Don’t live your life taking photos of every second of every day, but don’t hesitate to record where you are, and who you are there with, and don’t wait until the moment is gone to wistfully wonder if your memory has it right, or if it’s just imagination.
There used to be a rope swing by the river, and for years we would go down to the Chattahoochee and swing high in the air, and land in the cool water below. There was an old wooden platform that we launched from, and if the right people got on at the right time, we could get seven or eight people on that rope. It was one of those ropes that was used to moor the tanker barges to the docks near Columbia Alabama and we were certain it would never break. One day, we were down at the river swinging as I heard a terrible cracking sound, and people were yelling. The tree had broken. It split in two and broke in the middle, and I was surprised to see the center was rotted out.
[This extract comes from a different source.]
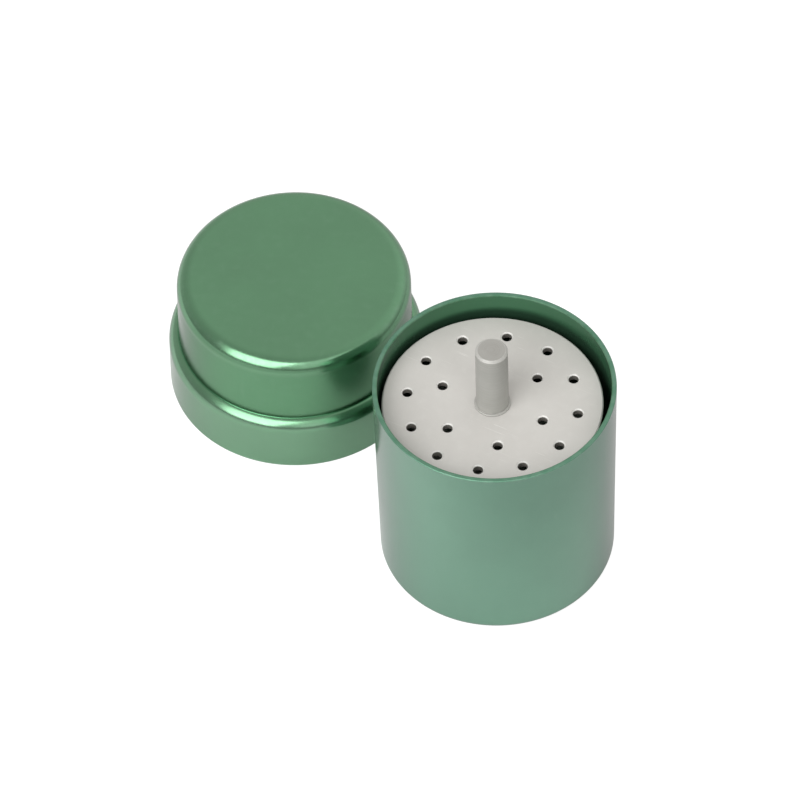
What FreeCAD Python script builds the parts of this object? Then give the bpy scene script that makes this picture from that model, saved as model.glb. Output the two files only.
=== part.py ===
import FreeCAD, Part
import math
import os

# Round endodontic file box, with its lid standing beside it.
# A drawn cup holds a lift-out rack: a drilled file plate, a guide plate and a foot plate, kept apart by
# two spacer tubes and clamped by one long screw that runs up into the handle post.
# The lid is a stepped drawn cap: its skirt slips over the cup's rim and its step rests on it.
# The rack stands loosely in the cup, a little off its centre.
# The origin is the centre of the cup's underside, +Z is up, and the front of the box looks towards -Y.
# Every size is in millimetres and every angle in degrees.

# Cup
cup_rim_d = 50.0
cup_base_d = 48.3
cup_h = 49.4
cup_wall = 1.0
cup_floor_t = 1.2
cup_corner_r = 1.6
cup_inner_corner_r = 0.9
cup_lip = 0.3

# Lid
lid_fit = 0.4
lid_wall = 1.1
lid_h = 30.0
lid_ledge_h = 12.5
lid_ledge_slope = 20.0
lid_step = 2.1
lid_neck_r = 0.3
lid_crown_r = 3.0
lid_edge = 0.3

# Where the lid stands
lid_gap = 10.65
lid_bearing = 130.9

# Rack plates
plate_drop = 5.3
plate_t = 1.5
guide_t = 1.0
foot_t = 2.0
plate_gap = 1.2
guide_gap = 1.2
foot_gap = 0.9
plate_edge = 0.25
rack_shift = -0.45

# File holes
file_hole_d = 2.1
file_hole_bevel = 0.25
outer_ring_d = 35.4
outer_ring_n = 12
inner_ring_d = 22.5
inner_ring_n = 6
rack_turn = 18.75

# Handle post, spacers and washer
post_d = 6.7
post_h = 16.6
post_bevel = 0.45
washer_d = 7.5
washer_t = 0.4
spacer_d = 7.0
spacer_upper_h = 17.0

# Clamping screw
screw_d = 3.0
screw_clear = 0.1
thread_clear = 0.05
screw_grip = 7.0
screw_head_d = 5.6
screw_head_rim = 0.2
screw_sink = 0.1
socket_af = 2.0
socket_depth = 1.1
tap_runout = 2.0
drill_point = 118.0

# Places worked out from the sizes
cup_rim_r = cup_rim_d / 2
cup_base_r = cup_base_d / 2
plate_z = cup_h - plate_drop - plate_t
guide_z = plate_z - spacer_upper_h - guide_t
foot_z = cup_floor_t
spacer_lower_z = foot_z + foot_t
spacer_lower_h = guide_z - spacer_lower_z
washer_z = plate_z + plate_t
post_z = washer_z + washer_t
screw_z = foot_z + screw_sink
lid_skirt_r = cup_rim_r + lid_fit + lid_wall
lid_crown_wall_r = lid_skirt_r - lid_step
lid_neck_z = lid_ledge_h + lid_step * math.tan(math.radians(lid_ledge_slope))
# The shoulder runs into the neck without a straight between them.
lid_shoulder_r = lid_step / (1 - math.sin(math.radians(lid_ledge_slope))) - lid_neck_r
lid_distance = cup_rim_r + lid_skirt_r + lid_gap


def cup_outer_r(height):
    """Radius of the cup's outer wall at a height above its underside."""
    return cup_base_r + (cup_rim_r - cup_base_r) * height / cup_h


def cup_inner_r(height):
    """Radius of the cup's inner wall at a height above its underside."""
    return cup_outer_r(height) - cup_wall


def corner_arc(before, corner, after, radius):
    """Start, middle and end of the arc that rounds a corner of an outline."""
    to_before = (before - corner).normalize()
    to_after = (after - corner).normalize()
    half = to_before.getAngle(to_after) / 2
    middle_way = (to_before + to_after).normalize()
    run = radius / math.tan(half)
    start = corner + to_before * run
    end = corner + to_after * run
    middle = corner + middle_way * (radius / math.sin(half) - radius)
    return start, middle, end


def turned(outline):
    """Solid of revolution about Z from closed corners (radius, height) or (radius, height, rounding)."""
    points = [FreeCAD.Vector(corner[0], 0, corner[1]) for corner in outline]
    rounds = [corner[2] if len(corner) > 2 else 0 for corner in outline]
    arcs = []
    for i, point in enumerate(points):
        if rounds[i] > 0:
            arcs.append(corner_arc(points[i - 1], point, points[(i + 1) % len(points)], rounds[i]))
        else:
            arcs.append((point, None, point))
    edges = []
    for i, (start, middle, end) in enumerate(arcs):
        if middle is not None:
            edges.append(Part.Arc(start, middle, end).toShape())
        following = arcs[(i + 1) % len(arcs)][0]
        if (following - end).Length > 1e-6:
            edges.append(Part.LineSegment(end, following).toShape())
    face = Part.Face(Part.Wire(edges))
    return face.revolve(FreeCAD.Vector(0, 0, 0), FreeCAD.Vector(0, 0, 1), 360)


def disc(radius, bottom, thickness, bore_r, edge):
    """Flat round plate with a centre hole and bevelled outer edges."""
    top = bottom + thickness
    return turned([
        (bore_r, bottom),
        (radius - edge, bottom),
        (radius, bottom + edge),
        (radius, top - edge),
        (radius - edge, top),
        (bore_r, top),
    ])


def tube(outer_r, bore_r, bottom, height):
    """Plain tube standing on the Z axis."""
    return turned([
        (bore_r, bottom),
        (outer_r, bottom),
        (outer_r, bottom + height),
        (bore_r, bottom + height),
    ])


def file_drill(bottom, thickness, bevel):
    """Cutter for one file hole: a straight bore, with a bevelled mouth on the upper face if asked for."""
    hole_r = file_hole_d / 2
    bore = Part.makeCylinder(hole_r, thickness + 2, FreeCAD.Vector(0, 0, bottom - 1))
    if bevel == 0:
        return bore
    mouth_z = bottom + thickness - bevel
    return bore.fuse(Part.makeCone(hole_r, hole_r + 2 * bevel, 2 * bevel, FreeCAD.Vector(0, 0, mouth_z)))


def drilled(plate, bottom, thickness, bevel):
    """Plate with the outer and the inner ring of file holes; the inner holes lie between the outer ones."""
    drill = file_drill(bottom, thickness, bevel)
    inner_turn = rack_turn + 180 / outer_ring_n
    cutters = []
    for ring_d, count, first in (
        (outer_ring_d, outer_ring_n, rack_turn),
        (inner_ring_d, inner_ring_n, inner_turn),
    ):
        for i in range(count):
            bearing = math.radians(first + 360 * i / count)
            cutter = drill.copy()
            cutter.translate(FreeCAD.Vector(math.cos(bearing), math.sin(bearing), 0) * (ring_d / 2))
            cutters.append(cutter)
    return plate.cut(cutters)


def cup():
    """Drawn cup: flat base, rounded foot, walls that open slightly towards a bevelled lip."""
    lip_z = cup_h - cup_lip
    return turned([
        (0, 0),
        (cup_base_r, 0, cup_corner_r),
        (cup_outer_r(lip_z), lip_z),
        (cup_rim_r - cup_lip, cup_h),
        (cup_rim_r - cup_wall + cup_lip, cup_h),
        (cup_inner_r(lip_z), lip_z),
        (cup_inner_r(cup_floor_t), cup_floor_t, cup_inner_corner_r),
        (0, cup_floor_t),
    ])


def lid():
    """Drawn stepped lid, standing on its open edge beside the cup."""
    inner_skirt_r = lid_skirt_r - lid_wall
    inner_crown_r = lid_crown_wall_r - lid_wall
    inner_drop = lid_wall * math.tan(math.radians((90 - lid_ledge_slope) / 2))
    shell = turned([
        (0, lid_h - lid_wall),
        (inner_crown_r, lid_h - lid_wall, lid_crown_r - lid_wall),
        (inner_crown_r, lid_neck_z - inner_drop, lid_neck_r + lid_wall),
        (inner_skirt_r, lid_ledge_h - inner_drop, lid_shoulder_r - lid_wall),
        (inner_skirt_r, lid_edge),
        (inner_skirt_r + lid_edge, 0),
        (lid_skirt_r - lid_edge, 0),
        (lid_skirt_r, lid_edge),
        (lid_skirt_r, lid_ledge_h, lid_shoulder_r),
        (lid_crown_wall_r, lid_neck_z, lid_neck_r),
        (lid_crown_wall_r, lid_h, lid_crown_r),
        (0, lid_h),
    ])
    bearing = math.radians(lid_bearing)
    shell.translate(FreeCAD.Vector(math.cos(bearing), math.sin(bearing), 0) * lid_distance)
    return shell


def file_plate():
    """Upper drilled plate, which the files hang in by their handles."""
    radius = cup_inner_r(plate_z) - plate_gap
    blank = disc(radius, plate_z, plate_t, screw_d / 2 + screw_clear, plate_edge)
    return drilled(blank, plate_z, plate_t, file_hole_bevel)


def guide_plate():
    """Lower drilled plate, whose holes line up with the file plate's and keep the files upright."""
    radius = cup_inner_r(guide_z) - guide_gap
    blank = disc(radius, guide_z, guide_t, screw_d / 2 + screw_clear, plate_edge)
    return drilled(blank, guide_z, guide_t, 0)


def foot_plate():
    """Plate that the rack stands on, with a countersink below for the screw's head."""
    radius = cup_inner_r(foot_z) - cup_inner_corner_r - foot_gap
    bore_r = screw_d / 2 + screw_clear
    head_r = screw_head_d / 2 + screw_clear
    rim_z = foot_z + screw_sink + screw_head_rim
    return turned([
        (head_r, foot_z),
        (radius - plate_edge, foot_z),
        (radius, foot_z + plate_edge),
        (radius, foot_z + foot_t - plate_edge),
        (radius - plate_edge, foot_z + foot_t),
        (bore_r, foot_z + foot_t),
        (bore_r, rim_z + head_r - bore_r),
        (head_r, rim_z),
    ])


def handle_post():
    """Handle above the plate: a rod with a bevelled top and a blind tapped hole from below."""
    top = post_z + post_h
    radius = post_d / 2
    tap_r = screw_d / 2 + thread_clear
    tap_top = post_z - washer_t + screw_grip + tap_runout
    point = tap_r / math.tan(math.radians(drill_point / 2))
    return turned([
        (tap_r, post_z),
        (radius, post_z),
        (radius, top - post_bevel),
        (radius - post_bevel, top),
        (0, top),
        (0, tap_top + point),
        (tap_r, tap_top),
    ])


def clamp_screw():
    """Long countersunk socket screw, from the foot plate up into the post."""
    head_r = screw_head_d / 2
    shank_r = screw_d / 2
    cone_z = screw_z + screw_head_rim
    screw = turned([
        (0, screw_z),
        (head_r, screw_z),
        (head_r, cone_z),
        (shank_r, cone_z + head_r - shank_r),
        (shank_r, washer_z + screw_grip),
        (0, washer_z + screw_grip),
    ])
    corner_r = socket_af / 2 / math.cos(math.radians(30))
    corners = [
        FreeCAD.Vector(
            corner_r * math.cos(math.radians(60 * i)), corner_r * math.sin(math.radians(60 * i)), screw_z
        )
        for i in range(7)
    ]
    socket = Part.Face(Part.makePolygon(corners)).extrude(FreeCAD.Vector(0, 0, socket_depth))
    return screw.cut(socket)


rack = {
    "file_plate": file_plate(),
    "guide_plate": guide_plate(),
    "foot_plate": foot_plate(),
    "handle_post": handle_post(),
    "post_washer": tube(washer_d / 2, screw_d / 2 + screw_clear, washer_z, washer_t),
    "upper_spacer": tube(spacer_d / 2, screw_d / 2 + screw_clear, guide_z + guide_t, spacer_upper_h),
    "lower_spacer": tube(spacer_d / 2, screw_d / 2 + screw_clear, spacer_lower_z, spacer_lower_h),
    "clamp_screw": clamp_screw(),
}
for shape in rack.values():
    shape.translate(FreeCAD.Vector(rack_shift, 0, 0))
parts = {"cup": cup(), "lid": lid(), **rack}

os.makedirs("parts", exist_ok=True)
for name, shape in parts.items():
    shape.exportStep(f"parts/{name}.step")
    print(name, shape.isValid(), len(shape.Solids), round(shape.Volume, 2))
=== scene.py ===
import math

import bmesh
import bpy
from bpy.props import FloatProperty, FloatVectorProperty, IntProperty, PointerProperty
from mathutils import Matrix, Vector


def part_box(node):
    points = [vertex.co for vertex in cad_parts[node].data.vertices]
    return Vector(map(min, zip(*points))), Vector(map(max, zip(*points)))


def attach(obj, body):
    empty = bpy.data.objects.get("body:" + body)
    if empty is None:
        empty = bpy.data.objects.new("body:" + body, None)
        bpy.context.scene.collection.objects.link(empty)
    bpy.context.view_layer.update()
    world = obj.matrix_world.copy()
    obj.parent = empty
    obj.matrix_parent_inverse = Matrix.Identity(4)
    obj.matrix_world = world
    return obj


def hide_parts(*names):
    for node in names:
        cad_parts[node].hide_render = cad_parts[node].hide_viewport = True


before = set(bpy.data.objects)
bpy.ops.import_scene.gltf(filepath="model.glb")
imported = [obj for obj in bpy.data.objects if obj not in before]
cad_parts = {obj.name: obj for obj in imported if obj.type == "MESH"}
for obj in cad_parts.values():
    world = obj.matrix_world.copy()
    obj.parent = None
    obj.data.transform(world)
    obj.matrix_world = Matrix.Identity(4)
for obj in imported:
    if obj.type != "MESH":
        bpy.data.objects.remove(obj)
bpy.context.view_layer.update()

bl_info = {
    "name": "Round File Box",
    "version": (1, 0, 0),
    "blender": (4, 5, 0),
    "location": "View3D > Sidebar > File Box",
    "description": "Dresses a round endodontic file box: drawn cup and lid, drilled plates, post and screw",
    "category": "Object",
}

MM = 0.001
PHOTO_SIDE = 800
SENSOR_WIDTH = 36.0
CAMERA_REACH = 20.0

# The longest and the fewest steps of a rounded corner, the angle from which an edge stays sharp,
# how near to its corners a long side is held flat, and how near two points are the same one.
ARC_STEP = math.radians(7)
FEWEST_STEPS = 3
SHARP_ANGLE = math.radians(28)
HOLD = 0.12 * MM
TOUCH = 1e-7

# Points round each kind of piece.
DRAWN_SEGMENTS = 256
PLATE_SEGMENTS = 192
POST_SEGMENTS = 128
SPACER_SEGMENTS = 96
HOLE_SEGMENTS = 48
SCREW_SEGMENTS = 48
FLOOR_SEGMENTS = 96

# The height of a drilled hole's conical end, in radii of the hole, the sides of the screw's
# socket, and the thread: its steps for each turn, the turns over which it runs out, and the
# share of its depth that is left at the screw's end.
DRILL_POINT = 0.6
SOCKET_SIDES = 6
STEPS_PER_TURN = 8
RUN_OUT_TURNS = 2
END_THREAD = 0.3

# Cycles of the noises in a millimetre, along, across and up for the scratches, and the heights
# of the grain and of the turned rings.
GRAIN_CYCLES = 9.0
PATCH_CYCLES = 0.5
CLOUD_CYCLES = 0.09
HANDLED_CYCLES = 0.11
SCRATCH_CYCLES = (0.12, 6.0, 0.9)
GRAIN_HEIGHT = 0.006 * MM
RING_HEIGHT = 0.008 * MM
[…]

No one was hurt, and that itself was a miracle, but the tree was gone, and before anyone thought to stop it, the rope tied to the piece of the broken tree floated away. It didn’t matter, because the County closed the landing in the early 80’s, and now nothing remains of the site of many fun-filled hours with people I grew up with decades ago.
Take pictures of your life. Take photos of dogs and people you love, and places that matter. One day, they will be all that’s left of a tree, a place, or a person, and you’ll wish you had more.